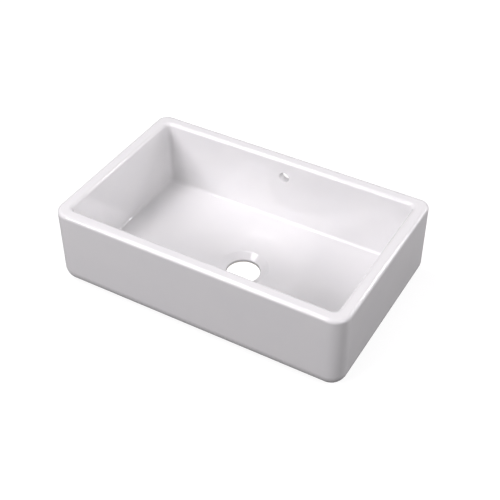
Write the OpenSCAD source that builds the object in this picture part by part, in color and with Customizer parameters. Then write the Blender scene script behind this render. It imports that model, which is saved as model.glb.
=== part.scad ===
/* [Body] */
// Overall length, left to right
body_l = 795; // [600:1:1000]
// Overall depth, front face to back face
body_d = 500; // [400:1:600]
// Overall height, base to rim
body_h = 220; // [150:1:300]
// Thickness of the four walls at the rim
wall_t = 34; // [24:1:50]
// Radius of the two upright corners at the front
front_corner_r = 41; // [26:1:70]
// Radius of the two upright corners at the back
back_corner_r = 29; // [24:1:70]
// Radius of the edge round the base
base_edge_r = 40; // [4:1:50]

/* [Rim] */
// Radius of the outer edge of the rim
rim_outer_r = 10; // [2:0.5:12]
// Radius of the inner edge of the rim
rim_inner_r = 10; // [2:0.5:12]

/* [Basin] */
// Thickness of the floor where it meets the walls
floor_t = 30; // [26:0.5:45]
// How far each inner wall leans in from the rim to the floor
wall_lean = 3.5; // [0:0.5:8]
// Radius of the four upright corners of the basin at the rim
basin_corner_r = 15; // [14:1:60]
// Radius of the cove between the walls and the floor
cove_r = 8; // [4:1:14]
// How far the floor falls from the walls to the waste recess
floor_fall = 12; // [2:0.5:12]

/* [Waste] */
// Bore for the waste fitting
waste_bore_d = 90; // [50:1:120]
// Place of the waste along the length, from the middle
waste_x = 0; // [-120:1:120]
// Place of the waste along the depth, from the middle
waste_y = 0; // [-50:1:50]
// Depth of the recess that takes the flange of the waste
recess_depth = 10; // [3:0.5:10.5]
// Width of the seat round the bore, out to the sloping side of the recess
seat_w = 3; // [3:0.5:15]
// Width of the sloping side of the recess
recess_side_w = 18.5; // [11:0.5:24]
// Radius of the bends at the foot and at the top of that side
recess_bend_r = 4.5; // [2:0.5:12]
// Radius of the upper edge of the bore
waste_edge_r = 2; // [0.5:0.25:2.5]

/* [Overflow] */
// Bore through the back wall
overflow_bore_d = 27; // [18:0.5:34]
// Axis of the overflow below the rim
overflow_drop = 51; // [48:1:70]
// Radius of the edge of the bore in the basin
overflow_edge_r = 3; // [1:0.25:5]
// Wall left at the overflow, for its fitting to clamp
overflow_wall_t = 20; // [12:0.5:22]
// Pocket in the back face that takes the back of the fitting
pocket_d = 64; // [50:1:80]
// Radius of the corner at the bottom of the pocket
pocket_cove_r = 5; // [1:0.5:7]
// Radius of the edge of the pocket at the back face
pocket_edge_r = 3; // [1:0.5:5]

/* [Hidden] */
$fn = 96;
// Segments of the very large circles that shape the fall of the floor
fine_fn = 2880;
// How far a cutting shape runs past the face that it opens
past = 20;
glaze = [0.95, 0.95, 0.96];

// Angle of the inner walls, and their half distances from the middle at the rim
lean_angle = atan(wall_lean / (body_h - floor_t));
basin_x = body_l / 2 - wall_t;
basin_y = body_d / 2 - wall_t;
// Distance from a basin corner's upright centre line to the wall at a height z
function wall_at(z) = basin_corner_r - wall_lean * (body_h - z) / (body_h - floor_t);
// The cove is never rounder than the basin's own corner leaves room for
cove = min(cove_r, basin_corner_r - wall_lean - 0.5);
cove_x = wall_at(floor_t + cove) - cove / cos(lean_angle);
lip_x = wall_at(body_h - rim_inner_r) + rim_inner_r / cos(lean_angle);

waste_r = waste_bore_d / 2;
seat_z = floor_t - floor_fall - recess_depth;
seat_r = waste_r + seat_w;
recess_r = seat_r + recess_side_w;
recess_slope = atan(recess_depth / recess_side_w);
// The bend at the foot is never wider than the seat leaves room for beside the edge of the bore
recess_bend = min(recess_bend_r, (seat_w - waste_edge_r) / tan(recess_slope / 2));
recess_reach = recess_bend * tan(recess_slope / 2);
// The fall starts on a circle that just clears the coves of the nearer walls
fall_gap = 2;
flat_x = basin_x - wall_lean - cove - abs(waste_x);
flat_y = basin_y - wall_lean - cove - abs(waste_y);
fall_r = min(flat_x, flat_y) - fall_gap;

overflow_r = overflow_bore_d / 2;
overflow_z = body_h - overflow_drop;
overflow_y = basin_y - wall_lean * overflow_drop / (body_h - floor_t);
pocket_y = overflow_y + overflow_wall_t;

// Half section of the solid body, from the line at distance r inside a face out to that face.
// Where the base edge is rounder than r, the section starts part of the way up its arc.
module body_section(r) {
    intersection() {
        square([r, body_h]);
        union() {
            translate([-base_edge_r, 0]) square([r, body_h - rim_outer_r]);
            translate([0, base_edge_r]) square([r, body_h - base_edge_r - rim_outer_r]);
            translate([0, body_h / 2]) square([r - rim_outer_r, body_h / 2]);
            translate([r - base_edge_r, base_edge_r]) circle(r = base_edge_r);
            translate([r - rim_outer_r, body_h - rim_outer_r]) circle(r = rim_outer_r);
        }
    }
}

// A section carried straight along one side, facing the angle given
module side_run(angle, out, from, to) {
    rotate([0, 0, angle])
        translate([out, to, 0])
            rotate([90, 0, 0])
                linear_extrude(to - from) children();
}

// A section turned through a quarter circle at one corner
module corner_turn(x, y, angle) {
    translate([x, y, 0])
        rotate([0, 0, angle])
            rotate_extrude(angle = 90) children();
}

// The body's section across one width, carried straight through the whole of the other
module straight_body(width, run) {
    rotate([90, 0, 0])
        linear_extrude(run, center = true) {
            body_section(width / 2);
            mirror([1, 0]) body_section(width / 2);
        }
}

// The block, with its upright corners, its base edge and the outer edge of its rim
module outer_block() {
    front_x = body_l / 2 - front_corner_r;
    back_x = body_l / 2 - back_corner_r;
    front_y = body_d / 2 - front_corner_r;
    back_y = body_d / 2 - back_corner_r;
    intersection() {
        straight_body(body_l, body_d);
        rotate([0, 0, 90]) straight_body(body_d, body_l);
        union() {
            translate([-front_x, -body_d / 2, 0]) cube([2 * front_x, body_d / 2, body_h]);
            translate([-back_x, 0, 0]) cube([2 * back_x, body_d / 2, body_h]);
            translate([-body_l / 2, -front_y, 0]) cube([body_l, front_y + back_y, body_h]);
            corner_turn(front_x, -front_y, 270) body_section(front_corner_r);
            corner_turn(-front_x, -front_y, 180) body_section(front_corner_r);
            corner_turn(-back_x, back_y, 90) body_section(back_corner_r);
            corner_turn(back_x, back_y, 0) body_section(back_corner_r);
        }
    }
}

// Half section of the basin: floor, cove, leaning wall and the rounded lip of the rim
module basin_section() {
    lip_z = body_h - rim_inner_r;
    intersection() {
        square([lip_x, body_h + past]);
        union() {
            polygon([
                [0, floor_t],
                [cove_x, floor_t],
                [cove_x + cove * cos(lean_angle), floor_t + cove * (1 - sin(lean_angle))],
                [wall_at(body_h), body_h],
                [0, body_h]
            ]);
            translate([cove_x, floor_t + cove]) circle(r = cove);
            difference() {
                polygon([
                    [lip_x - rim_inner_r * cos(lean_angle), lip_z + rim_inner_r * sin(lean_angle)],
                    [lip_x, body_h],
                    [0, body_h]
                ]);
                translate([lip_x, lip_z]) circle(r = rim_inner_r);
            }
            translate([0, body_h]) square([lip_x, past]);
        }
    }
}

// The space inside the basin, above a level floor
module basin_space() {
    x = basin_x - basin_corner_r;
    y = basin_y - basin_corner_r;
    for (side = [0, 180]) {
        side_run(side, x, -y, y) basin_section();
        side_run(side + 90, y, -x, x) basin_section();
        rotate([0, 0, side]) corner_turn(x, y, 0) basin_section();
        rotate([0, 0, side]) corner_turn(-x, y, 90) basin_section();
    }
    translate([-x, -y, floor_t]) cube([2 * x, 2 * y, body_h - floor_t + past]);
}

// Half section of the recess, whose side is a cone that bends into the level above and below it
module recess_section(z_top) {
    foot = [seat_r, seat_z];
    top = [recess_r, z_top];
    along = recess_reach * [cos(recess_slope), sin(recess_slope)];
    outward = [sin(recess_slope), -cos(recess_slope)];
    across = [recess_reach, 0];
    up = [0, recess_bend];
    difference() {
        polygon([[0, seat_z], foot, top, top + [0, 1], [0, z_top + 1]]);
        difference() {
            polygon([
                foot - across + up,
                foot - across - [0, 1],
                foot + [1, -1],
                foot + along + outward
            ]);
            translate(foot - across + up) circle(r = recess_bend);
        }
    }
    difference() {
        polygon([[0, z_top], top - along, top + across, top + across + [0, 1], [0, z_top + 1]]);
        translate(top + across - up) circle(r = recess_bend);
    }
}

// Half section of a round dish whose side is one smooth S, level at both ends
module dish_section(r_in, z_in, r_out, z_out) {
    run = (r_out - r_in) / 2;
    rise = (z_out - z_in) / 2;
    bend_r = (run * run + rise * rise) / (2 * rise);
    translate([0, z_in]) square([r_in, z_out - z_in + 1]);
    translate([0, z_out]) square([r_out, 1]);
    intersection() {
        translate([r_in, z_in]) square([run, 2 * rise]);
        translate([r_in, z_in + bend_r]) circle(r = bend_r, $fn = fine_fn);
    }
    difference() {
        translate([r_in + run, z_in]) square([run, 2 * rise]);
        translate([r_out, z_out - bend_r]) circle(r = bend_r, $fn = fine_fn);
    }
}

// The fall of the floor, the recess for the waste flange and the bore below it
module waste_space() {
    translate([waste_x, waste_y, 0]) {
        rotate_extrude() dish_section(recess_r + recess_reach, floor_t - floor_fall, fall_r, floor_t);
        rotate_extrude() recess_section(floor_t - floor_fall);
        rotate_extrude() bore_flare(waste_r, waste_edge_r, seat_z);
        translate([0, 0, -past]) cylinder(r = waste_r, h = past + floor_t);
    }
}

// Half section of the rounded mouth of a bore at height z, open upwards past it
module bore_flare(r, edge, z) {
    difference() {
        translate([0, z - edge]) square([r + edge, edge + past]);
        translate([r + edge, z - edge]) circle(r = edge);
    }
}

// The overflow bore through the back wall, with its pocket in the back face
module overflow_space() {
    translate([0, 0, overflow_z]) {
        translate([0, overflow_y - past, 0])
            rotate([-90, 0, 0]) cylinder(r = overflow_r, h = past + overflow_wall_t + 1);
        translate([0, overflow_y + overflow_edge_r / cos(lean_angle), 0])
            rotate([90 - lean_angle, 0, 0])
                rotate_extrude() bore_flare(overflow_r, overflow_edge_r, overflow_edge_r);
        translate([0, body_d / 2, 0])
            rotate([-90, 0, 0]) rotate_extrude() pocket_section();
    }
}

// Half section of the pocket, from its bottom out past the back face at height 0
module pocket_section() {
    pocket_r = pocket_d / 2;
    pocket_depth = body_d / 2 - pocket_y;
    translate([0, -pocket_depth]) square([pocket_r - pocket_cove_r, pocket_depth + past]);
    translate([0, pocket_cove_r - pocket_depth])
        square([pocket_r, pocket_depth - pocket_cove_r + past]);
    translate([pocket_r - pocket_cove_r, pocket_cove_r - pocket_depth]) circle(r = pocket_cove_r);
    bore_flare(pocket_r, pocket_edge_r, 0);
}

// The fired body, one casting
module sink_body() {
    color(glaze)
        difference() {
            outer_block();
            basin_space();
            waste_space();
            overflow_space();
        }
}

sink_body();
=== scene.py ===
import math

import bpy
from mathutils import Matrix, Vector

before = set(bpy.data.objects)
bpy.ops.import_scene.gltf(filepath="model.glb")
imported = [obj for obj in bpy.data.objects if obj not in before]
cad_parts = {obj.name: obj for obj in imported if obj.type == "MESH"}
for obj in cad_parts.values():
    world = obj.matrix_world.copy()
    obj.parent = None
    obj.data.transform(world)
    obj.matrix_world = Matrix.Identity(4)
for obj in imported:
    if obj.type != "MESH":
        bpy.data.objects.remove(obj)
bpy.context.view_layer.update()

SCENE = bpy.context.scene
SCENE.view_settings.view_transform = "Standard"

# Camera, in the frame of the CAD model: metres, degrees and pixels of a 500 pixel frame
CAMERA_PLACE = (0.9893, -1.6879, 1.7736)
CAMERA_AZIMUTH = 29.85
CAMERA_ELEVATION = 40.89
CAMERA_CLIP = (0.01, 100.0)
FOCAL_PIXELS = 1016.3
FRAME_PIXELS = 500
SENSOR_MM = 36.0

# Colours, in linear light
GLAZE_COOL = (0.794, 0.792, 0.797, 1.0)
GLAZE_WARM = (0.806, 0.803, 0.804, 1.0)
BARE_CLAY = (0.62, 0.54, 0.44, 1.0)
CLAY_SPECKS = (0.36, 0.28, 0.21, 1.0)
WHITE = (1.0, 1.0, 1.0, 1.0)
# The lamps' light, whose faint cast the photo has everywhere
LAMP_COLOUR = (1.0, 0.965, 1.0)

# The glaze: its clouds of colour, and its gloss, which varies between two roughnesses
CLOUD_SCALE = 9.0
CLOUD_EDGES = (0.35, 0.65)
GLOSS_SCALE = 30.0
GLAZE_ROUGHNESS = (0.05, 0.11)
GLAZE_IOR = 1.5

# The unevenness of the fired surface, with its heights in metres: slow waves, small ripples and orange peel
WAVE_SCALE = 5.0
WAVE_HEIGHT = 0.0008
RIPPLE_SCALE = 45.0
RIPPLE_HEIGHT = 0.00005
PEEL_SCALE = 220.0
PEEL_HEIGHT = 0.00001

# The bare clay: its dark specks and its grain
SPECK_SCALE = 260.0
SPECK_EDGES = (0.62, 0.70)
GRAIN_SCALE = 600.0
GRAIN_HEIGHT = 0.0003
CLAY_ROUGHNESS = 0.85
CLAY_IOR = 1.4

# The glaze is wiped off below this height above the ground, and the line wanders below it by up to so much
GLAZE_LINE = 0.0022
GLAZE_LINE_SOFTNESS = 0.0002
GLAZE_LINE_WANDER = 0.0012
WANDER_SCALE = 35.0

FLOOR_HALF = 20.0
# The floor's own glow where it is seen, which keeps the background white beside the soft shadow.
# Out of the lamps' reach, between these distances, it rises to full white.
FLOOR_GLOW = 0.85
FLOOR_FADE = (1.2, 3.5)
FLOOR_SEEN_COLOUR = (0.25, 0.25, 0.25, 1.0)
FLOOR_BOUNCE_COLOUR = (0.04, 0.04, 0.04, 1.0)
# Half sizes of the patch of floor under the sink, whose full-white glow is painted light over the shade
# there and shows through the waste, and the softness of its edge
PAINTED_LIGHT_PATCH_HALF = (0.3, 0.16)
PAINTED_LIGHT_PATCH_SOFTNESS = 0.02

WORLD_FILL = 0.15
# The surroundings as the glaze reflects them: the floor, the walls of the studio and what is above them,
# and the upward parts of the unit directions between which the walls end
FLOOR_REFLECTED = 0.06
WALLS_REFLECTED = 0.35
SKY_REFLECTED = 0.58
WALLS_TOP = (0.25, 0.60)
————
DO THIS:
Your task is to extract exactly the lines starting at the line with "at height 0" and ending at the line with "bpy.context.view_layer.update()", including both ends, and no other lines.

SOLUTION TO THIS TASK:
// Half section of the pocket, from its bottom out past the back face at height 0
module pocket_section() {
    pocket_r = pocket_d / 2;
    pocket_depth = body_d / 2 - pocket_y;
    translate([0, -pocket_depth]) square([pocket_r - pocket_cove_r, pocket_depth + past]);
    translate([0, pocket_cove_r - pocket_depth])
        square([pocket_r, pocket_depth - pocket_cove_r + past]);
    translate([pocket_r - pocket_cove_r, pocket_cove_r - pocket_depth]) circle(r = pocket_cove_r);
    bore_flare(pocket_r, pocket_edge_r, 0);
}

// The fired body, one casting
module sink_body() {
    color(glaze)
        difference() {
            outer_block();
            basin_space();
            waste_space();
            overflow_space();
        }
}

sink_body();
=== scene.py ===
import math

import bpy
from mathutils import Matrix, Vector

before = set(bpy.data.objects)
bpy.ops.import_scene.gltf(filepath="model.glb")
imported = [obj for obj in bpy.data.objects if obj not in before]
cad_parts = {obj.name: obj for obj in imported if obj.type == "MESH"}
for obj in cad_parts.values():
    world = obj.matrix_world.copy()
    obj.parent = None
    obj.data.transform(world)
    obj.matrix_world = Matrix.Identity(4)
for obj in imported:
    if obj.type != "MESH":
        bpy.data.objects.remove(obj)
bpy.context.view_layer.update()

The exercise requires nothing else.